In one scenario, the court might decide to look narrowly at the Clean Air Act and what its language says about the EPA’s authority over power plants. In that case, the Clean Air Act might no longer be an appropriate vehicle for the EPA to rein in greenhouse gas emissions from power plants. That limited interpretation might leave it open for the EPA to find other ways to regulate greenhouse gas pollution — just not through the Clean Air Act.
On the other hand, the Supreme Court might decide to zoom out — looking beyond the language in the Clean Air Act. This is where it could start to get dicey for the Biden administration’s ability to rely on the executive branch to get anything done on climate change — or even other agendas that would require federal agencies to write and enforce rules on industry. The court could limit a federal agency’s ability to expand its powers beyond anything explicitly written out in law by Congress. Thanks to a 1984 doctrine called the “Chevron deference,” courts generally defer to a federal agency’s expertise in interpreting more ambiguous statutes. So, even if CO2 isn’t explicitly written about in the 1970 Clean Air Act, under this doctrine, the EPA might decide that it makes sense to tackle greenhouse gas pollution given today’s climate crisis.
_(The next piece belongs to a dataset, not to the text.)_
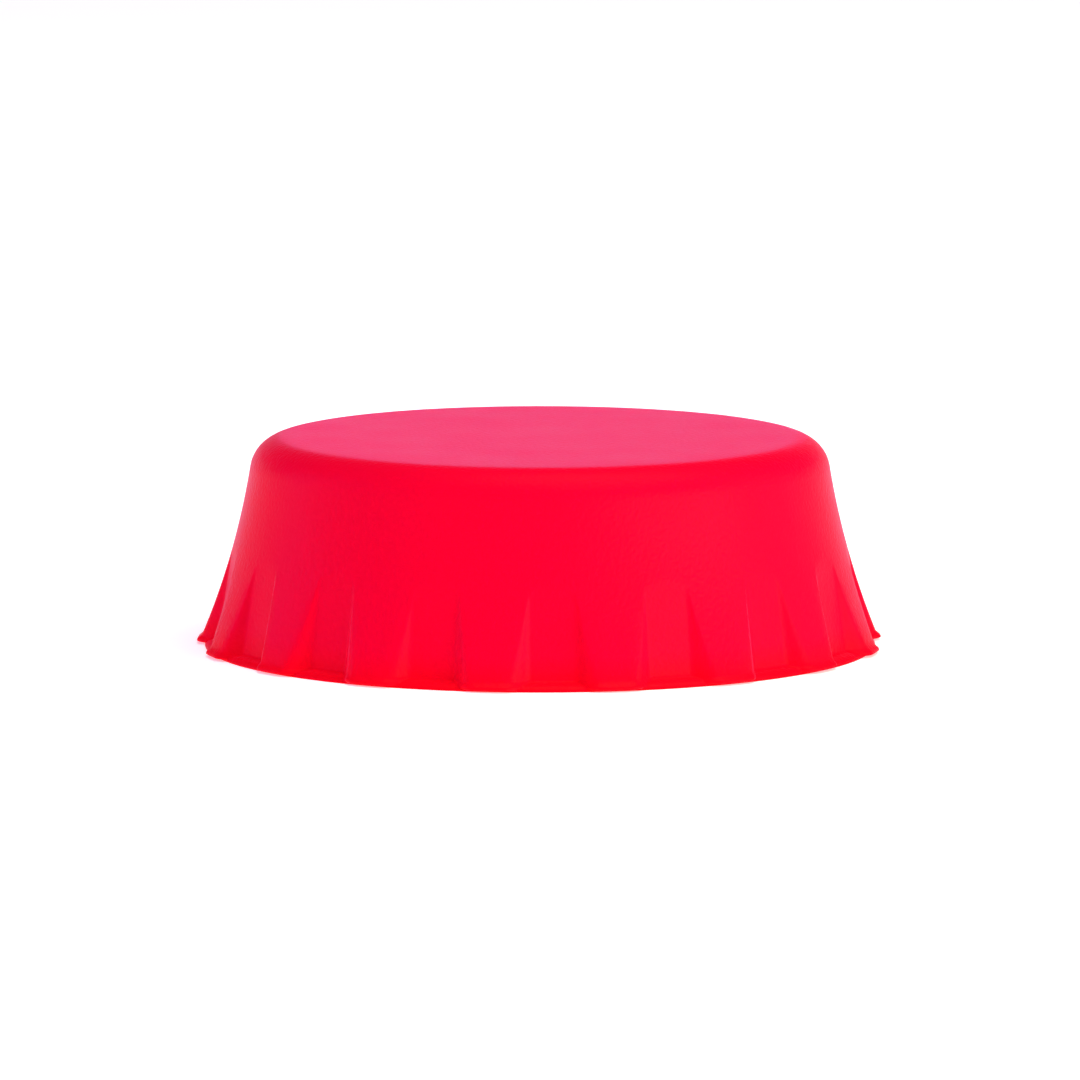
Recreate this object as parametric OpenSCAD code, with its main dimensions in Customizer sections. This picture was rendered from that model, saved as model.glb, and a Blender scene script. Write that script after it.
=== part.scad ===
// Push-on cap for a crown-finish bottle, moulded in one piece from soft silicone rubber.
// It stands on its hem with the open end down. The origin is the centre of the hem's
// underside, +Z points up through the flat top, and one flute faces -Y.

/* [Outside] */
// Height from the hem's underside to the flat top
cap_height = 10; // [9:0.1:14]
// Rounding between the flat top and the skirt
shoulder_radius = 1.65; // [0.8:0.05:2]
// How far the foot of the skirt stands out from its top, level with the shoulder's centre
flare_reach = 2.5; // [1.8:0.1:4]
// Radius of the skirt's hollow curve, seen in section
flare_radius = 36; // [28:1:80]

/* [Hem] */
// How far the thin lip stands out from the foot of the skirt
lip_reach = 0.15; // [0.05:0.05:0.4]
// Thickness of the lip
lip_thickness = 0.25; // [0.15:0.05:0.6]
// Height of the lip's underside above the rim that the cap stands on
lip_rise = 0.1; // [0.05:0.05:0.3]
// How far the rim lies in from the lip's edge on a ridge
rim_inset = 0.5; // [0.3:0.05:0.8]
// Thickness of the rim where it closes the foot of a flute
rim_thickness = 0.15; // [0.1:0.05:0.4]

/* [Flutes] */
// Number of flutes round the skirt
flute_count = 17; // [9:1:19]
// Width of a flute's flat floor
flute_floor_width = 2.2; // [1.4:0.1:2.8]
// Depth of a flute at the hem, below the foot of the skirt
flute_depth = 0.95; // [0.5:0.05:1.2]
// Height above the hem at which the flutes run out
flute_height = 4.9; // [3:0.1:6]
// Angle at which a flute's flanks rise from its floor
flank_angle = 40; // [35:1:60]
// Rounding where a flank meets the floor
flute_corner_radius = 0.5; // [0.3:0.1:1]

/* [Inside] */
// Diameter of the socket that closes round the bottle's crown ring; the whole cap follows it
socket_d = 26; // [20:0.1:40]
// Wall outside the socket, level with the centre of the shoulder's rounding
side_wall = 0.85; // [0.7:0.05:1.6]
// Thickness of the flat top
top_thickness = 1.6; // [1:0.1:2.2]
// Rounding in the corner between the socket's wall and its ceiling
socket_corner_radius = 0.6; // [0.2:0.1:1]
// How far the land that snaps in under the crown ring stands in from the socket's wall
land_bite = 0.5; // [0.3:0.05:1]
// Length of that land along the axis
land_length = 1; // [0.6:0.1:1.6]
// Length of the ramp from the land out to the socket
ramp_length = 0.8; // [0.4:0.1:1.4]
// How far the lead-in funnel opens out from the land to the hem
funnel_reach = 1.5; // [0.8:0.1:2]
// Height of the lead-in funnel, from the hem up to the land
funnel_height = 1.5; // [1:0.1:2]
// How far the crest of the sealing bead on the ceiling lies in from the socket's wall
bead_inset = 2; // [1.5:0.1:3.5]
// Radius of the half-round sealing bead
bead_radius = 0.5; // [0.3:0.05:0.8]

/* [Hidden] */
$fn = 144;
flare_steps = 12;  // straight steps that stand for the hollow curve, each under 0.003 mm off it
corner_steps = 6;  // and for each rounded corner
crease_steps = 3;  // and for the rounding along each side of a flute's floor
past = 1;          // how far a cut runs on past the face that it opens

socket_r = socket_d / 2;
land_r = socket_r - land_bite;
mouth_r = land_r + funnel_reach;
shoulder_r = socket_r + side_wall;
foot_r = shoulder_r + flare_reach;
hem_r = foot_r + lip_reach;
rim_r = hem_r - rim_inset;
shoulder_z = cap_height - shoulder_radius;
ceiling_z = cap_height - top_thickness;
land_top_z = funnel_height + land_length;

// The hollow curve runs through the foot of the skirt and a point level with the
// shoulder's centre. Its own centre lies outside the cap, square to the chord.
chord = [shoulder_r - foot_r, shoulder_z];
chord_rise = sqrt(flare_radius ^ 2 - (norm(chord) / 2) ^ 2);
flare_centre = [foot_r, 0] + chord / 2 + chord_rise * [chord.y, -chord.x] / norm(chord);

// The shoulder's circle touches the hollow curve from the other side.
shoulder_centre = [
    flare_centre.x - sqrt((flare_radius + shoulder_radius) ^ 2 - (flare_centre.y - shoulder_z) ^ 2),
    shoulder_z
];
to_flare = flare_centre - shoulder_centre;

// A flute's floor is a straight line, from the skirt's surface at the run-out
// down to its full depth at the hem.
run_out_r = flare_centre.x - sqrt(flare_radius ^ 2 - (flare_centre.y - flute_height) ^ 2);
floor_r = foot_r - flute_depth;
floor_tilt = atan2(floor_r - run_out_r, flute_height);

// Direction of a 2-D vector, from 0 to 360 degrees.
function heading(v) = (atan2(v.y, v.x) + 360) % 360;

// The points of an arc, with or without its starting point.
function arc(centre, radius, from, to, steps, with_start = false) = [
    for (i = [with_start ? 0 : 1 : steps])
        let (a = from + (to - from) * i / steps)
        centre + radius * [cos(a), sin(a)]
];

// Solid outline of the cap in section: underside, hollow curve, shoulder, flat top.
module outer_section() {
    foot = [foot_r, 0];
    touch = shoulder_centre + shoulder_radius * to_flare / norm(to_flare);
    polygon([
        [0, 0],
        foot,
        each arc(flare_centre, flare_radius,
                 heading(foot - flare_centre), heading(touch - flare_centre), flare_steps),
        each arc(shoulder_centre, shoulder_radius, heading(to_flare), 90, corner_steps),
        [0, cap_height]
    ]);
}

// The hollow inside: funnel, land, ramp and socket, with the sealing bead left standing.
module inner_section() {
    corner_centre = [socket_r - socket_corner_radius, ceiling_z - socket_corner_radius];
    difference() {
        polygon([
            [0, -past],
            [mouth_r, -past],
            [mouth_r, 0],
            [land_r, funnel_height],
            [land_r, land_top_z],
            [socket_r, land_top_z + ramp_length],
            [socket_r, ceiling_z - socket_corner_radius],
            each arc(corner_centre, socket_corner_radius, 0, 90, corner_steps),
            [0, ceiling_z]
        ]);
        translate([socket_r - bead_inset, ceiling_z])
            circle(r = bead_radius);
    }
}

// Repeats its children once per flute, starting at the front.
module round_the_skirt() {
    for (i = [0 : flute_count - 1])
        rotate([0, 0, i * 360 / flute_count - 90])
            children();
}

// A flute across: flat floor, rounded corners and flanks that spread outwards.
// With a margin, the outline lies that much inside the flute.
module flute_section(margin = 0) {
    reach = flute_depth + lip_reach + past;
    half = flute_floor_width / 2 - margin * tan(flank_angle / 2);
    spread = (reach - margin) / tan(flank_angle);
    centre = [
        margin + flute_corner_radius,
        half - flute_corner_radius * tan(flank_angle / 2)
    ];
    polygon([
        [reach, -half - spread],
        each arc([centre.x, -centre.y], flute_corner_radius,
                 180 + flank_angle, 180, crease_steps, with_start = true),
        each arc(centre, flute_corner_radius, 180, 180 - flank_angle, crease_steps, with_start = true),
        [reach, half + spread]
    ]);
}

// One flute, laid along the straight line of its floor.
module flute_cut() {
    translate([floor_r, 0, 0])
        rotate([0, -floor_tilt, 0])
            translate([0, 0, -past])
                linear_extrude(past + flute_height + past)
                    flute_section();
}

// Thin lip round the foot of the skirt. It follows the ridges and the flutes.
module hem_lip() {
    linear_extrude(lip_rise + lip_thickness)
        difference() {
            circle(r = hem_r);
            round_the_skirt()
                translate([floor_r, 0])
                    flute_section(lip_reach);
        }
}

// Plain round rim that the cap stands on. It closes the feet of the flutes.
module rim() {
    cylinder(r = rim_r, h = rim_thickness);
}

// The space below the lip, all round outside the rim.
module under_the_lip() {
    translate([0, 0, -past])
        difference() {
            cylinder(r = hem_r + past, h = past + lip_rise);
            cylinder(r = rim_r, h = past + lip_rise);
        }
}

module cap() {
    color([0.93, 0.02, 0.14])
        difference() {
            union() {
                difference() {
                    rotate_extrude()
                        outer_section();
                    round_the_skirt()
                        flute_cut();
                }
                hem_lip();
                rim();
            }
            under_the_lip();
            rotate_extrude()
                inner_section();
        }
}

cap();
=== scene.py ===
import math

import bpy
import numpy as np
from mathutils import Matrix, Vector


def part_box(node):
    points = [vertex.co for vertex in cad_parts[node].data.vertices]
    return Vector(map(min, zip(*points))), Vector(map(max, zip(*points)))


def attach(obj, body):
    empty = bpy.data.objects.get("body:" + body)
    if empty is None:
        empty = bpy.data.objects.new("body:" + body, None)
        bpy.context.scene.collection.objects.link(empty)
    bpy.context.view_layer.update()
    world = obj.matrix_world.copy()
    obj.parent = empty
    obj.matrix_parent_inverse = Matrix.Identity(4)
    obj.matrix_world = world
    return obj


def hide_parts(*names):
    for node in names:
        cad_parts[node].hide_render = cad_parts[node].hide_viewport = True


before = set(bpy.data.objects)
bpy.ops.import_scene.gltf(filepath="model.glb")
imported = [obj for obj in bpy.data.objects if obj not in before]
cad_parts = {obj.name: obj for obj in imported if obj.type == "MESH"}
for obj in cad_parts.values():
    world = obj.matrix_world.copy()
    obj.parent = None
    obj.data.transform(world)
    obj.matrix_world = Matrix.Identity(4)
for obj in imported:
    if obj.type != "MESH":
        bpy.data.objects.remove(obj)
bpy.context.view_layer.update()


# --- The cap: sizes and section ------------------------------------------------------
# One piece of soft red silicone rubber, compression moulded between a core, which
# makes the socket for the bottle's rim, and a ring that presses the flutes into the
# skirt. The ring and the base plate part at the hem and leave a thin lip there.

MM = 0.001

cap_low, cap_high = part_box("cap")
cap_height = cap_high[2] - cap_low[2]
hem_radius = (cap_high[0] - cap_low[0]) / 2

shoulder_rounding = 1.65 * MM
shoulder_level_radius = 13.85 * MM    # of the skirt, level with the shoulder's centre
flare_radius = 36 * MM                # of the skirt's hollow curve
lip_reach = 0.15 * MM
lip_rise = 0.1 * MM                   # of the lip's underside above the floor
rim_radius = 16 * MM                  # of the plain rim that the cap stands on

flute_count = 17
flute_floor_width = 2.2 * MM
flute_depth = 0.95 * MM
flute_height = 4.9 * MM
flank_angle = math.radians(40)        # of a flute's flanks to its flat floor
ridge_rounding = 0.4                  # of a ridge's edge, as a share of the flute's depth there
crease_softness = 0.12 * MM           # how far the crease along a flute's floor is filled in

mouth_radius = 14 * MM
land_radius = 12.5 * MM
socket_radius = 13 * MM
funnel_height = 1.5 * MM
land_height = 1.0 * MM
ramp_height = 0.8 * MM
ceiling_level = cap_height - 1.6 * MM
bead_circle_radius = 11 * MM
bead_radius = 0.5 * MM

foot_radius = hem_radius - lip_reach
shoulder_level = cap_height - shoulder_rounding

# The hollow curve passes through the skirt's foot and a point level with the shoulder.
chord = np.array([shoulder_level_radius - foot_radius, shoulder_level])
chord_length = np.linalg.norm(chord)
chord_rise = math.sqrt(flare_radius**2 - (chord_length / 2) ** 2)
flare_centre = (
    np.array([foot_radius, 0])
    + chord / 2
    + chord_rise * np.array([chord[1], -chord[0]]) / chord_length
)
shoulder_centre_radius = flare_centre[0] - math.sqrt(
    (flare_radius + shoulder_rounding) ** 2 - (flare_centre[1] - shoulder_level) ** 2
)
shoulder_start = math.atan2(flare_centre[1] - shoulder_level, flare_centre[0] - shoulder_centre_radius)
skirt_top = shoulder_level + shoulder_rounding * math.sin(shoulder_start)


def skirt_radius(level):
    """Radius of the plain skirt at a height above the hem."""
    return flare_centre[0] - np.sqrt(flare_radius**2 - (flare_centre[1] - level) ** 2)


def soft_min(a, b, softness):
    """The smaller of two radii, with the edge between them rounded off."""
    share = np.clip(0.5 + 0.5 * (b - a) / softness, 0, 1)
    return b * (1 - share) + a * share - softness * share * (1 - share)


# --- The cap: surface ----------------------------------------------------------------
# The skin is laid out in rings from the middle of the top, down the skirt, round the
# lip and up inside. Each ring of the skirt follows the plain skirt or, where they lie
# further in, the flat floor and the two flanks of a flute.

pitch = 2 * math.pi / flute_count
floor_foot_radius = foot_radius - flute_depth
floor_slope = (floor_foot_radius - skirt_radius(flute_height)) / flute_height
flank_run = 1 / (math.tan(flank_angle) * math.sqrt(1 + floor_slope**2))
least_flank = math.radians(0.6)       # that the columns leave between a crease and an edge
edge_spread = math.radians(1.4) / MM  # how fast the columns part above a flute
edge_search_steps = 30
least_ridge_rounding = 0.02 * MM      # where a flute runs out
crease_step = 0.03 * MM               # between the columns at a crease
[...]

The Supreme Court might instead seek to strengthen the “major questions doctrine,” which says that the court doesn’t need to give deference to federal agencies in matters of major national significance that Congress has yet to explicitly write into legislation.
Whatever it is, we’re likely to find out soon. The Supreme Court is scheduled to issue opinions tomorrow on four cases that are remaining this term, which might include West Virginia v. EPA. Until then, there are a whole lot of environmental advocates and legal experts on edge.